→ **WHAT NEEDS TO BE DONE**:
Which lines hold the word "piece"? Copy each one.

→ **DATA SECTION**:
━━━
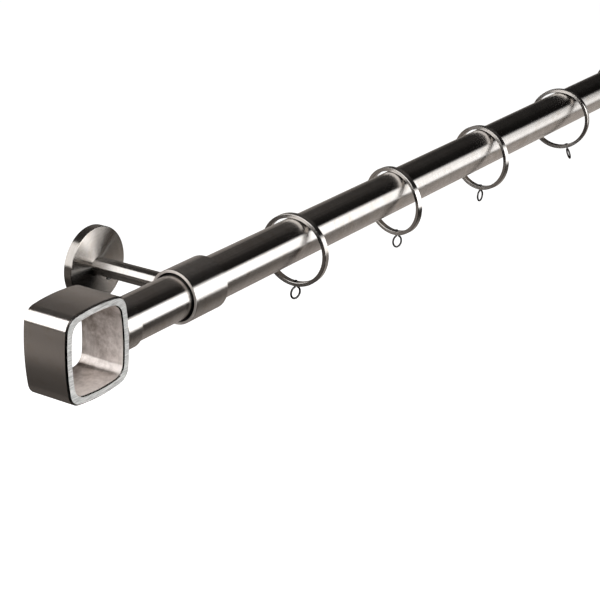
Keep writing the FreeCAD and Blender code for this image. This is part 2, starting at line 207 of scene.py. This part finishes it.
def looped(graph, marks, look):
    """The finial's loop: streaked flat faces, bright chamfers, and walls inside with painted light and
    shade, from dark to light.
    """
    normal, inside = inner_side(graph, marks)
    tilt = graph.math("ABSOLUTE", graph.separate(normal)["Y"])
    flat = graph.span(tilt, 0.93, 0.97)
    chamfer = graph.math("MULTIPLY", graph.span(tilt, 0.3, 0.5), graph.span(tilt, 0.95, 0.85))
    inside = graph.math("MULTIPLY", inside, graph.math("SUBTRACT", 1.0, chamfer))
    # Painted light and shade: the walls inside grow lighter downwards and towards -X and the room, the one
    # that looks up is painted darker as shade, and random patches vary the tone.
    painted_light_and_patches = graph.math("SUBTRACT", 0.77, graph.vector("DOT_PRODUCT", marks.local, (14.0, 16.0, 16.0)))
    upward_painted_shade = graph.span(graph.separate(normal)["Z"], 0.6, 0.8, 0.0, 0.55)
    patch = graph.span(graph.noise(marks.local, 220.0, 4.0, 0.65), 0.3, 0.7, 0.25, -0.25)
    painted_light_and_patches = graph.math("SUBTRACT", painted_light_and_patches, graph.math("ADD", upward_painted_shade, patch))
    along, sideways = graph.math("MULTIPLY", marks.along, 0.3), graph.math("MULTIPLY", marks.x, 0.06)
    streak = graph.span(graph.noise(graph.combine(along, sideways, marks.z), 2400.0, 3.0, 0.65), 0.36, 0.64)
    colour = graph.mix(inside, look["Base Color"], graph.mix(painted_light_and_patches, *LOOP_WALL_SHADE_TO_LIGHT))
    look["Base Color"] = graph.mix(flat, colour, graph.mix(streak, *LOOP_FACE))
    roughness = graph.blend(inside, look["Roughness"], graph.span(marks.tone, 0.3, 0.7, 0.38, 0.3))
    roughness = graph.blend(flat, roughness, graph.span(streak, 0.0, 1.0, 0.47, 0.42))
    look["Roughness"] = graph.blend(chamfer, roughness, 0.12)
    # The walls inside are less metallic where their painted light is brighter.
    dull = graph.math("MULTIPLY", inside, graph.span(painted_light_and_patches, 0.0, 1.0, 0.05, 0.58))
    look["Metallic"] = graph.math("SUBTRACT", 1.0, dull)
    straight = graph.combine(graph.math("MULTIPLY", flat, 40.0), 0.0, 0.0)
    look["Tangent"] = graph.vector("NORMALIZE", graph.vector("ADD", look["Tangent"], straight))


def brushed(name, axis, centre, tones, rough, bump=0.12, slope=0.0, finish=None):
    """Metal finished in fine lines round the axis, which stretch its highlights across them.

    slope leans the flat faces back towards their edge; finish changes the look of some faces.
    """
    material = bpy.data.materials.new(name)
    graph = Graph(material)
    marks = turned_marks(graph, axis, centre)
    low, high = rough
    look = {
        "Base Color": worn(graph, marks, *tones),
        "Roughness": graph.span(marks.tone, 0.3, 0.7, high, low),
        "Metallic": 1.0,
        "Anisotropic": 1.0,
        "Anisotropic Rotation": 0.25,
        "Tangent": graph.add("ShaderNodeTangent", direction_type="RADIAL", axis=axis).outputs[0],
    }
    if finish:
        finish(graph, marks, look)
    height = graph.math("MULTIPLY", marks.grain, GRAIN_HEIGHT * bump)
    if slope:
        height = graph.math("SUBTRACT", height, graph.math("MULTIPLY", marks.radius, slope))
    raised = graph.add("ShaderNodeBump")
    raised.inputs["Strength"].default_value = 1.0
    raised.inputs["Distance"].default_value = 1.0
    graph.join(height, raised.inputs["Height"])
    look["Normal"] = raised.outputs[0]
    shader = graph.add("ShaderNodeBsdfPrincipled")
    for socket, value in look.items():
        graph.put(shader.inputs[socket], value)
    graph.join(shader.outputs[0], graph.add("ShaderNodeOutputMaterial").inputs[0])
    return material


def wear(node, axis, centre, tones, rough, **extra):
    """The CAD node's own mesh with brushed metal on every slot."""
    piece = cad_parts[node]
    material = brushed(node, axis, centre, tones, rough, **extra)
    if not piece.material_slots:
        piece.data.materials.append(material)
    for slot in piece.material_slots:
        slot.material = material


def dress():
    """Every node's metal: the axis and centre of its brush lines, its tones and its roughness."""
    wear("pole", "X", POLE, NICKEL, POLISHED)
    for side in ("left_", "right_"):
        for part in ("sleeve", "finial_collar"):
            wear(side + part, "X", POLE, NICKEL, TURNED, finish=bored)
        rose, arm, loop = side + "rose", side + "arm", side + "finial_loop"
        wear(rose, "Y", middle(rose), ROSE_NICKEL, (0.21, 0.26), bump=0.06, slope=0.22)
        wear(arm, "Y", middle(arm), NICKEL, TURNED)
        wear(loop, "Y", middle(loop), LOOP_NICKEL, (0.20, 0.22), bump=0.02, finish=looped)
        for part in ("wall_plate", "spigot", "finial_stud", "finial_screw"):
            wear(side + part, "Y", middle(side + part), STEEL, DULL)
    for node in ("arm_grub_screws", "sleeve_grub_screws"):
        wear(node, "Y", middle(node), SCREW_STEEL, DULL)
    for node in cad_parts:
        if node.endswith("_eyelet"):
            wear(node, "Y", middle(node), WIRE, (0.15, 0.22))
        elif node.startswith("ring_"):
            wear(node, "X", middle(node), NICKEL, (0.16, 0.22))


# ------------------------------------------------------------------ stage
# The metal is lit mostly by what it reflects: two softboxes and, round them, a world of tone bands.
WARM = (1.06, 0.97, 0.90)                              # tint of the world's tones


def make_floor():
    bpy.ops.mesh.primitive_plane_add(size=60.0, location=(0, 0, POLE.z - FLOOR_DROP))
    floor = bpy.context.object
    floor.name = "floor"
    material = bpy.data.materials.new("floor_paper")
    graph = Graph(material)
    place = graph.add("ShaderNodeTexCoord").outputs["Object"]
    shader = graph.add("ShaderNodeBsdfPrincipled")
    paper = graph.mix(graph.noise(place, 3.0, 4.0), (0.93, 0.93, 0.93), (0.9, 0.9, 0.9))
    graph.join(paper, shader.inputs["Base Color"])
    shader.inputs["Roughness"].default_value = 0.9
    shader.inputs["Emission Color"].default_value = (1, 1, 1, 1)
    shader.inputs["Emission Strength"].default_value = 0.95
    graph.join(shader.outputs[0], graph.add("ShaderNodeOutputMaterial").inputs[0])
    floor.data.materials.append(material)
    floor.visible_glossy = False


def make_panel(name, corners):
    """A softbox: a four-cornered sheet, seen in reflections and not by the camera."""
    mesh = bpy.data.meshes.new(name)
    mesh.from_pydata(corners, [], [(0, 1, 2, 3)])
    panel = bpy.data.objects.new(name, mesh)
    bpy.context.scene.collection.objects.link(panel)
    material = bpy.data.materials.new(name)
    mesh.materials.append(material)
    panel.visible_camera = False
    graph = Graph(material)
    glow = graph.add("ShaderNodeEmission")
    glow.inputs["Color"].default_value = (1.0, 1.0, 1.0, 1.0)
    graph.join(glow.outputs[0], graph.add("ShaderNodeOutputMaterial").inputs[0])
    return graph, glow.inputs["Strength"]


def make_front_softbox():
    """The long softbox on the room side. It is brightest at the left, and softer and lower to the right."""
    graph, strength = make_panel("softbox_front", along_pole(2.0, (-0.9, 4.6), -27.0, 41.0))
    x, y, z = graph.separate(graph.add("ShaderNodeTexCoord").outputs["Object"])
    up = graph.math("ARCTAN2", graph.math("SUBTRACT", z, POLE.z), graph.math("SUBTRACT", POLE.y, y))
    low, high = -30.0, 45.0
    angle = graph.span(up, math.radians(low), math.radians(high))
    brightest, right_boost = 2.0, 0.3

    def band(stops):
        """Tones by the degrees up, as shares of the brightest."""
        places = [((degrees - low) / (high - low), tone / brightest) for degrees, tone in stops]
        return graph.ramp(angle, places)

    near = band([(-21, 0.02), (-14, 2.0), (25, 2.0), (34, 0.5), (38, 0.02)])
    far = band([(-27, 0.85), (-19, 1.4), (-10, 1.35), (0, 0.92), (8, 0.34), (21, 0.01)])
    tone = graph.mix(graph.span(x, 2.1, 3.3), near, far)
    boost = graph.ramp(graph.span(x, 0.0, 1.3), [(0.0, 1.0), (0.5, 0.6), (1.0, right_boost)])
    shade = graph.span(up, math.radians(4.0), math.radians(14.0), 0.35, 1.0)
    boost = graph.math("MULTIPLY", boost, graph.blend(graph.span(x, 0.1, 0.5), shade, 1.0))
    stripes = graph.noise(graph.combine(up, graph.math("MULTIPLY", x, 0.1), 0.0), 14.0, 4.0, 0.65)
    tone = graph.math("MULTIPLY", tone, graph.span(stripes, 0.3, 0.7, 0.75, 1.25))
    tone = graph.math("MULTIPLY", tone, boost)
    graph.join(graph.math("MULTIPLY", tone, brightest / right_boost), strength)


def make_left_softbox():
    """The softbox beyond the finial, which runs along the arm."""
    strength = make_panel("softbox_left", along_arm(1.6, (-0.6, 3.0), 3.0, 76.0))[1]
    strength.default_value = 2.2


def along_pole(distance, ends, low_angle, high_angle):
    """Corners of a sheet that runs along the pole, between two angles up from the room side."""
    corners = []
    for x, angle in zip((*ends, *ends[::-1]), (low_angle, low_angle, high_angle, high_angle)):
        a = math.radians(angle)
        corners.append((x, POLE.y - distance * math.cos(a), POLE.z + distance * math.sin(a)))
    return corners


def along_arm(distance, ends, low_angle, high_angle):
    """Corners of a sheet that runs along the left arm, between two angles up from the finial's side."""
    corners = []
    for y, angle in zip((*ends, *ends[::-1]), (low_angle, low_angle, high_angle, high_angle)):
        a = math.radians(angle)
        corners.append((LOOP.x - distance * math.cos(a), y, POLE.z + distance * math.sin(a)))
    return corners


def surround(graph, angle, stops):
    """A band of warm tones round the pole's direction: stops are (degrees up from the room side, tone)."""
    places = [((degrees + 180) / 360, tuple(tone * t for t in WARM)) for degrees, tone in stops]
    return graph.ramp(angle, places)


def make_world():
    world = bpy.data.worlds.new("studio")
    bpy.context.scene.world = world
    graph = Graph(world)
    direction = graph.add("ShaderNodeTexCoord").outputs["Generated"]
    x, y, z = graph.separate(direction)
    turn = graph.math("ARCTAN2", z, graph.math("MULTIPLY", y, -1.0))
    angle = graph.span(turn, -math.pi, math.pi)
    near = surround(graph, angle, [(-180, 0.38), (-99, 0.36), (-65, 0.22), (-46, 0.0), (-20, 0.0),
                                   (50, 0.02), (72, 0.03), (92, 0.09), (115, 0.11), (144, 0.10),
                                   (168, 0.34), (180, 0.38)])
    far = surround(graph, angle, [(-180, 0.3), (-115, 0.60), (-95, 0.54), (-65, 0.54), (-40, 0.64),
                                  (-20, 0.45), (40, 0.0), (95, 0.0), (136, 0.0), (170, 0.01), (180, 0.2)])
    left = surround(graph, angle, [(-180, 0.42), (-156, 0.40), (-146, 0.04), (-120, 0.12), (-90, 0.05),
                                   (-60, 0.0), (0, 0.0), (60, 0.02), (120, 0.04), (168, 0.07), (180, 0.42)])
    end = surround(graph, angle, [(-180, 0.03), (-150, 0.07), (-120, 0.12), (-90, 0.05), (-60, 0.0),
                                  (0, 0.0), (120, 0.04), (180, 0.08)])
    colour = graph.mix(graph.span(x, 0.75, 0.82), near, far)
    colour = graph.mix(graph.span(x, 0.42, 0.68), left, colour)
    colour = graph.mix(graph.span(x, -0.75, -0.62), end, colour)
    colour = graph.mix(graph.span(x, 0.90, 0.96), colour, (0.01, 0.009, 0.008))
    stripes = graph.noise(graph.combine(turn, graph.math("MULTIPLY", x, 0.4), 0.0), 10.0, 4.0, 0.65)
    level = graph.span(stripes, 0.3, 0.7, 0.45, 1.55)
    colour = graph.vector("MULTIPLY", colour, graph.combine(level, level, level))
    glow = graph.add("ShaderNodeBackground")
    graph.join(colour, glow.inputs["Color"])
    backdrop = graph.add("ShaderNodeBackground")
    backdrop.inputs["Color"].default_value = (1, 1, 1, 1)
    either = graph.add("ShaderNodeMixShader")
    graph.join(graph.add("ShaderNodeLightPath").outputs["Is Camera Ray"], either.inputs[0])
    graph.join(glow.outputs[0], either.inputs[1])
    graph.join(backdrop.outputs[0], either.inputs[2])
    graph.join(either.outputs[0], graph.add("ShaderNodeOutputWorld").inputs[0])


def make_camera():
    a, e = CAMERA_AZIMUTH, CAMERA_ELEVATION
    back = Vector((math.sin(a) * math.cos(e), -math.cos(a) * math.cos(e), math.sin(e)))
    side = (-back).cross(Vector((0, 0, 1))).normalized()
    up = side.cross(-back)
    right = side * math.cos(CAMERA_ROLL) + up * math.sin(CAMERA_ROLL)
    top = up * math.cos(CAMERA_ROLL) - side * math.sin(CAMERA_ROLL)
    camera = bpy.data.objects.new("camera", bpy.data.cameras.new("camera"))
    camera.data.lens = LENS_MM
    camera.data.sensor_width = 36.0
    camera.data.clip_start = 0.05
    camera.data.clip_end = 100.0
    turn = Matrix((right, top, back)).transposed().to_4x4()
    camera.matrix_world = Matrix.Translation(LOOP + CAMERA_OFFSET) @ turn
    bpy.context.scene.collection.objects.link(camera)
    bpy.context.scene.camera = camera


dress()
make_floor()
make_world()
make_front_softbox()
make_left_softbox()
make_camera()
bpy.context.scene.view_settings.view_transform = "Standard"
━━━
→ **EXPECTED OUTPUT**:
    piece = cad_parts[node]
    if not piece.material_slots:
        piece.data.materials.append(material)
    for slot in piece.material_slots:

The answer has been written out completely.